Like everyone here - Brewis is automatically covered by public health insurance.
"All that treatment, the surgery, and the consulting and the hospital stays - you didn't put out money for that?" asked CBS News correspondent Elizabeth Palmer.
"No, no," Brewis said. 'That was all on the National Health."
The NHS was set up 60 years ago to guarantee that everyone in the United Kingdom would have health care, but over the years complaints have grown over long waits and poor service.
Under fierce pressure to improve - the NHS annual budget was tripled over the past decade. Now, Britain spends just over $2,700 per person on health care, compared to an average $6,700 in the U.S. And a recent survey shows 90 percent of British patients rated their NHS care as good to excellent.
But it's not perfect, as Brewis discovered when the cancer spread to her lungs, and the NHS said it wouldn't pay for an experimental drug to shrink her tumors.
"You get people who are desperate for the best drug that is available worldwide," said Michael Summers, the vice-chairman of the Patients Association. "But the government body has said, 'Hey, look, we can't always afford these drugs.' Because it might extend your life by six months, but is it going to save your life?
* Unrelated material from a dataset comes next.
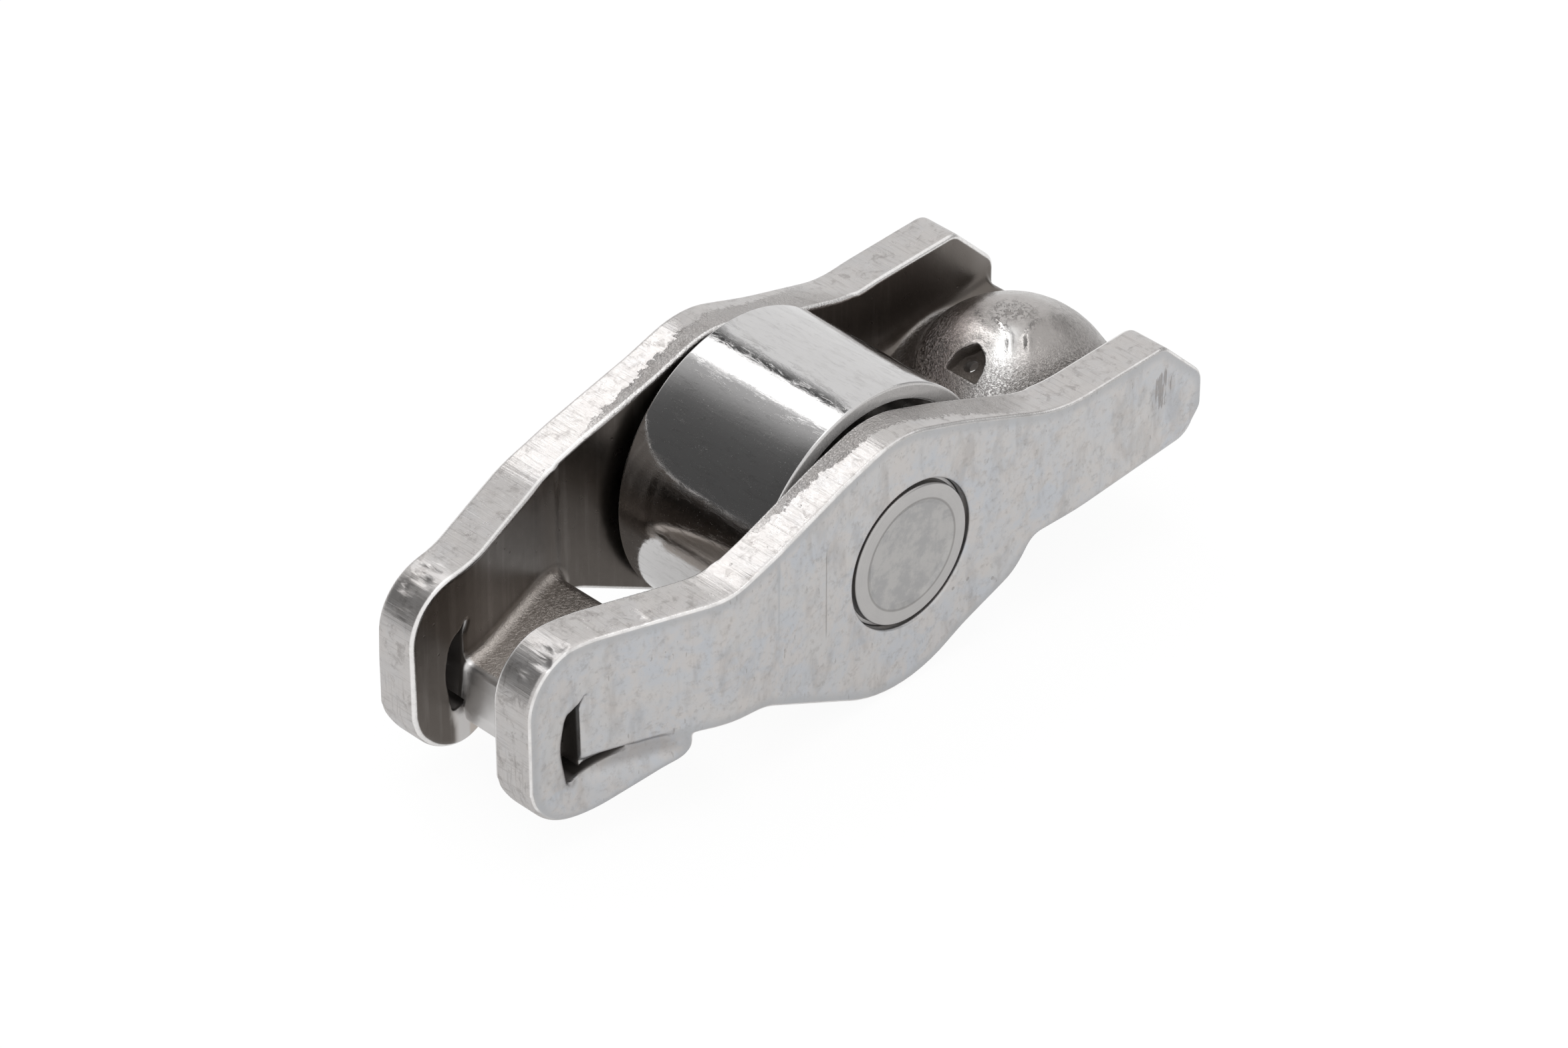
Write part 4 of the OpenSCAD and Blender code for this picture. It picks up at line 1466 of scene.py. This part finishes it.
@dataclass
class NeedleRow:
    """The full row of bearing needles between pin and ring."""

    sides: int = 24
    stations: int = 50
    end_round: float = 0.2
    play: float = 0.02
    needle_radius: float = field(init=False)
    orbit: float = field(init=False)
    length: float = field(init=False)
    names: list[str] = field(init=False)

    def __post_init__(self) -> None:
        """Reads the needles' sizes off the frame."""
        self.names = sorted(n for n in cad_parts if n.startswith("needle_"))
        low, high = box_mm(self.names[0])
        self.needle_radius = (high - low)[2] / 2
        self.length = (high - low)[1]
        self.orbit = ((low + high) / 2 - AXLE)[0]

    @property
    def race_radius(self) -> float:
        """Radius of the race that the needles run in."""
        return self.orbit + self.needle_radius + self.play

    def _tree(self, finish: bpy.types.Material) -> bpy.types.NodeTree:
        """The node tree that sets rounded needles on their orbit.

        Args:
            finish: Material of the needles.

        Returns:
            The tree, with inputs Count, Orbit, Radius, Length and End round in metres.
        """
        tree = bpy.data.node_groups.new("needle_row", "GeometryNodeTree")
        bench = Bench(tree)
        face = tree.interface
        face.new_socket("Geometry", in_out="OUTPUT", socket_type="NodeSocketGeometry")
        face.new_socket("Count", in_out="INPUT", socket_type="NodeSocketInt")
        for name in ("Orbit", "Radius", "Length", "End round"):
            face.new_socket(name, in_out="INPUT", socket_type="NodeSocketFloat")
        given = bench.place("NodeGroupInput", {}, {})
        count, orbit, radius, length, end = (Sock(bench, given.outputs[i]) for i in range(5))
        half = length * 0.5
        start = bench.node("ShaderNodeCombineXYZ", {}, {"Y": half * -1.0})
        ends = {"Start": start, "End": bench.node("ShaderNodeCombineXYZ", {}, {"Y": half})}
        axis = bench.node("GeometryNodeCurvePrimitiveLine", {"mode": "POINTS"}, ends)
        axis = bench.node("GeometryNodeResampleCurve", {}, {"Curve": axis, "Count": self.stations})
        y = bench.axis(bench.node("GeometryNodeInputPosition", {}, {}), "Y")
        past = (y.size() - (half - end)).either(0.0)
        square = end * end - past * past
        root = bench.node("ShaderNodeMath", {"operation": "SQRT"}, {0: square.either(0.0)})
        share = radius - end + root
        round_one = {"Resolution": self.sides, "Radius": 1.0}
        ring = bench.node("GeometryNodeCurvePrimitiveCircle", {"mode": "RADIUS"}, round_one)
        path = {"Curve": axis, "Profile Curve": ring, "Scale": share, "Fill Caps": True}
        needle = bench.node("GeometryNodeCurveToMesh", {}, path)
        places = {"Vertices": count, "Radius": orbit}
        seats = bench.node("GeometryNodeMeshCircle", {"fill_type": "NONE"}, places)
        quarter = (math.pi / 2, 0.0, 0.0)
        seats = bench.node("GeometryNodeTransform", {}, {"Geometry": seats, "Rotation": quarter})
        row = bench.node("GeometryNodeInstanceOnPoints", {}, {"Points": seats, "Instance": needle})
        row = bench.node("GeometryNodeRealizeInstances", {}, {"Geometry": row})
        row = bench.node("GeometryNodeTransform", {}, {"Geometry": row, "Translation": tuple(AXLE * MM)})
        row = bench.node("GeometryNodeSetShadeSmooth", {}, {"Geometry": row})
        row = bench.node("GeometryNodeSetMaterial", {}, {"Geometry": row, "Material": finish})
        bench.place("NodeGroupOutput", {}, {0: row})
        return tree

    def build(self, finish: bpy.types.Material) -> bpy.types.Object:
        """Sets the row of needles and makes it a plain mesh.

        Args:
            finish: Material of the needles.

        Returns:
            The new object.
        """
        piece = bpy.data.objects.new("needle_row", bpy.data.meshes.new("needle_row"))
        bpy.context.scene.collection.objects.link(piece)
        grower = piece.modifiers.new("needles", "NODES")
        grower.node_group = self._tree(finish)
        sizes = {
            "Count": len(self.names),
            "Orbit": self.orbit * MM,
            "Radius": self.needle_radius * MM,
            "Length": self.length * MM,
            "End round": self.end_round * MM,
        }
        for item in grower.node_group.interface.items_tree:
            if item.in_out == "INPUT":
                grower[item.identifier] = sizes[item.name]
        return baked(piece)

    def dress(self, piece: bpy.types.Object) -> None:
        """Gives the needles their place in the frame."""
        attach(piece, Body.NEEDLES.value)
        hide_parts(*self.names)


@dataclass
class Studio:
    """A pale floor, soft light and the camera."""

    camera_at: Corner = (-226.81, -208.60, 215.04)
    camera_back: Corner = (-0.5718, -0.5713, 0.5888)
    lens: float = 153.453
    sensor: float = 36.0
    near_and_far: Point = (0.01, 20.0)
    floor_z: float = -7.0
    floor_half: float = 3000.0
    floor_white: float = 0.9
    floor_glow: float = 1.03
    floor_seen: float = 0.9
    floor_mirrored: float = 0.5
    fill: float = 0.85
    lamp_direction: Point = (77.5, 53.0)
    lamp_distance: float = 500.0
    lamp_size: Point = (108.0, 300.0)
    lamp_radiance: float = 2.4
    overhead_direction: Point = (-135.0, 86.0)
    overhead_size: Point = (240.0, 240.0)
    overhead_radiance: float = 1.3
    dark_card: Span = (90.0, 165.0, -3.0, 62.0)
    dark_shades: tuple[float, ...] = (0.62, 0.56, 0.36, 0.17, 0.12, 0.10, 0.08, 0.07)
    edge_card: Span = (54.5, 67.0, 20.0, 66.0)
    edge_shades: tuple[float, ...] = (0.55, 0.07, 0.30)
    low_card: Span = (-60.0, 22.0, -4.0, 30.0)
    low_shades: tuple[float, ...] = (0.5, 0.4, 0.5)
    card_distance: float = 600.0
    card_steps: int = 24

    @staticmethod
    def toward(azimuth: float, elevation: float) -> Array:
        """Unit direction from angles in degrees."""
        a = math.radians(azimuth)
        e = math.radians(elevation)
        return np.array([math.cos(e) * math.cos(a), math.cos(e) * math.sin(a), math.sin(e)])

    @staticmethod
    def facing(back: Array, place: Array) -> Matrix:
        """Upright pose of a camera or a lamp.

        Args:
            back: Direction from what it looks at towards it.
            place: Where it stands, in metres.

        Returns:
            The pose.
        """
        back = back / np.linalg.norm(back)
        right = np.cross((0, 0, 1), back)
        right = right / np.linalg.norm(right)
        columns = np.stack([right, np.cross(back, right), back, place], 1)
        return Matrix([*columns.tolist(), [0, 0, 0, 1]])

    def camera(self) -> None:
        """Sets the camera where the photograph was taken from."""
        data = bpy.data.cameras.new("camera")
        data.lens = self.lens
        data.sensor_width = self.sensor
        data.sensor_fit = "HORIZONTAL"
        data.clip_start, data.clip_end = self.near_and_far
        seen = bpy.data.objects.new("camera", data)
        seen.matrix_world = self.facing(np.array(self.camera_back), np.array(self.camera_at) * MM)
        bpy.context.scene.collection.objects.link(seen)
        bpy.context.scene.camera = seen

    @staticmethod
    def rays(bench: Bench) -> tuple[Sock, Sock]:
        """1 where the camera looks straight at it, and 1 where it is seen mirrored or through glass."""
        path = bench.place("ShaderNodeLightPath", {}, {})
        glossy = Sock(bench, path.outputs["Is Glossy Ray"])
        through = Sock(bench, path.outputs["Is Transmission Ray"])
        return Sock(bench, path.outputs["Is Camera Ray"]), glossy.either(through)

    def sky(self) -> None:
        """A plain white surround; lit surfaces get it a little dimmer."""
        world = bpy.data.worlds.new("surround")
        bpy.context.scene.world = world
        world.use_nodes = True
        bench = Bench(world.node_tree)
        direct, mirrored = self.rays(bench)
        strength = direct.either(mirrored) * (1.0 - self.fill) + self.fill
        white = (1.0, 1.0, 1.0, 1.0)
        light = bench.node("ShaderNodeBackground", {}, {"Color": white, "Strength": strength})
        bench.place("ShaderNodeOutputWorld", {}, {"Surface": light})

    def floor(self) -> None:
        """A level white floor that keeps a faint shadow."""
        half = self.floor_half
        z = self.floor_z - AXLE[2]
        corners = np.array([(-half, -half, z), (half, -half, z), (half, half, z), (-half, half, z)])
        piece = mesh_object("floor", corners, [(0, 1, 2, 3)])
        material = bpy.data.materials.new("floor_white")
        material.use_nodes = True
        bench = Bench(material.node_tree)
        grey = (self.floor_white,) * 3 + (1.0,)
        lit = bench.node("ShaderNodeBsdfDiffuse", {}, {"Color": grey})
        glow = {"Color": (1.0, 1.0, 1.0, 1.0), "Strength": self.floor_glow}
        white = bench.node("ShaderNodeEmission", {}, glow)
        direct, mirrored = self.rays(bench)
        share = direct * self.floor_seen + mirrored * self.floor_mirrored
        skin = bench.node("ShaderNodeMixShader", {}, {0: share, 1: lit, 2: white})
        bench.place("ShaderNodeOutputMaterial", {}, {"Surface": skin})
        piece.data.materials.append(material)

    def lamp(self, name: str, direction: Point, size: Point, radiance: float) -> None:
        """Hangs a soft lamp that faces the arm.

        Args:
            name: The lamp's name.
            direction: Azimuth and elevation from the arm, in degrees.
            size: Width and height in millimetres.
            radiance: How bright its face looks, where 1 is white.
        """
        data = bpy.data.lights.new(name, "AREA")
        data.shape = "RECTANGLE"
        data.size = size[0] * MM
        data.size_y = size[1] * MM
        data.energy = radiance * math.pi * data.size * data.size_y
        back = self.toward(*direction)
        lamp = bpy.data.objects.new(name, data)
        lamp.matrix_world = self.facing(back, back * self.lamp_distance * MM)
        lamp.visible_camera = False
        bpy.context.scene.collection.objects.link(lamp)

    def card(self, name: str, span: Span, shades: Sequence[float]) -> None:
        """Sets a curved card that only shows in reflections.

        Args:
            name: The card's name.
            span: First and last azimuth, lowest and highest elevation, in degrees.
            shades: Its greys, evenly spaced from the first azimuth to the last.
        """
        first, last, low, high = span
        stride = self.card_steps + 1
        turns = np.linspace(first, last, stride)
        rises = np.linspace(low, high, stride)
        grid = [self.toward(turn, rise) * self.card_distance for turn in turns for rise in rises]
        faces = [
            (at, at + 1, at + stride + 1, at + stride)
            for at in range(stride * self.card_steps)
            if at % stride < self.card_steps
        ]
        across = np.repeat(np.linspace(0, len(shades) - 1, stride), stride)
        piece = mesh_object(name, np.array(grid), faces)
        material = bpy.data.materials.new(name)
        material.use_nodes = True
        bench = Bench(material.node_tree)
        layer = piece.data.attributes.new("shade", "FLOAT", "POINT")
        layer.data.foreach_set("value", np.interp(across, range(len(shades)), shades).astype(np.float32))
        dark = bench.node("ShaderNodeEmission", {}, {"Color": bench.attribute("shade"), "Strength": 1.0})
        bench.place("ShaderNodeOutputMaterial", {}, {"Surface": dark})
        piece.data.materials.append(material)
        piece.visible_camera = False
        piece.visible_diffuse = False
        piece.visible_shadow = False
        piece.visible_transmission = False

    def build(self) -> None:
        """Sets camera, surround, floor, lamps and cards."""
        self.camera()
        self.sky()
        self.floor()
        self.lamp("soft_lamp", self.lamp_direction, self.lamp_size, self.lamp_radiance)
        self.lamp("overhead", self.overhead_direction, self.overhead_size, self.overhead_radiance)
        self.card("dark_card", self.dark_card, self.dark_shades)
        self.card("edge_card", self.edge_card, self.edge_shades)
        self.card("low_card", self.low_card, self.low_shades)
        bpy.context.scene.view_settings.view_transform = "Standard"


def main() -> None:
    """Builds the studio and then every piece, in order."""
    logging.basicConfig(level=logging.INFO, format="%(message)s", stream=sys.stdout)
    Studio().build()
    arm = PressedArm()
    arm.dress(report(arm.build()))
    axle = Axle()
    axle.dress(report(axle.build()))
    needles = NeedleRow()
    ring = RollerRing()
    ring_piece = report(ring.build(needles.race_radius))
    ring.dress(ring_piece)
    needles.dress(report(needles.build(ring_piece.data.materials[0])))


def report(piece: bpy.types.Object) -> bpy.types.Object:
    """Logs a piece's size in triangles and hands it back."""
    triangles = sum(len(face.vertices) - 2 for face in piece.data.polygons)
    LOG.info("%s: %d triangles", piece.name, triangles)
    return piece


if __name__ == "__main__":
    main()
This sort of attitude can creep in. It is most unfortunate and heart rending."
Brewis has lost two appeals so far, and had to borrow money to pay almost $2,000 a week for the drug - and a private nurse.
"The time that I have left with my family is very, very precious, and what makes it very difficult is that we are now, as a couple, as a family, are spending virtually all our time trying to fight this bureaucracy," Brewis said.
Dr. Karol Sikora, a British cancer specialist, became the unknowing poster boy for a series of ads made by a U.S. lobby group opposed to public health insurance. In fact, Dr. Sikora does believe in Britain's universal public system, but he says it can be wasteful, inefficient and unfair.
"If I could chose one system today, I would chose the British system over the American, if I was an average American," Sikora said. "Having said that, I think there is a huge opportunity for the Obama administration to design something that is completely novel."
Sikora advocates a mixture of public and private insurance - the competition acting to ensure efficiency and make sure cost-cutting doesn't deny patients like Brewis innovative drugs.
"I just, I feel I have a right to live as long as I can possibly live," Brewis said. "Everybody does. Nobody should be allowed to say that somebody has lived long enough and they can't live any longer."
No one would argue with that - the constant challenge is to deliver on a limited budget.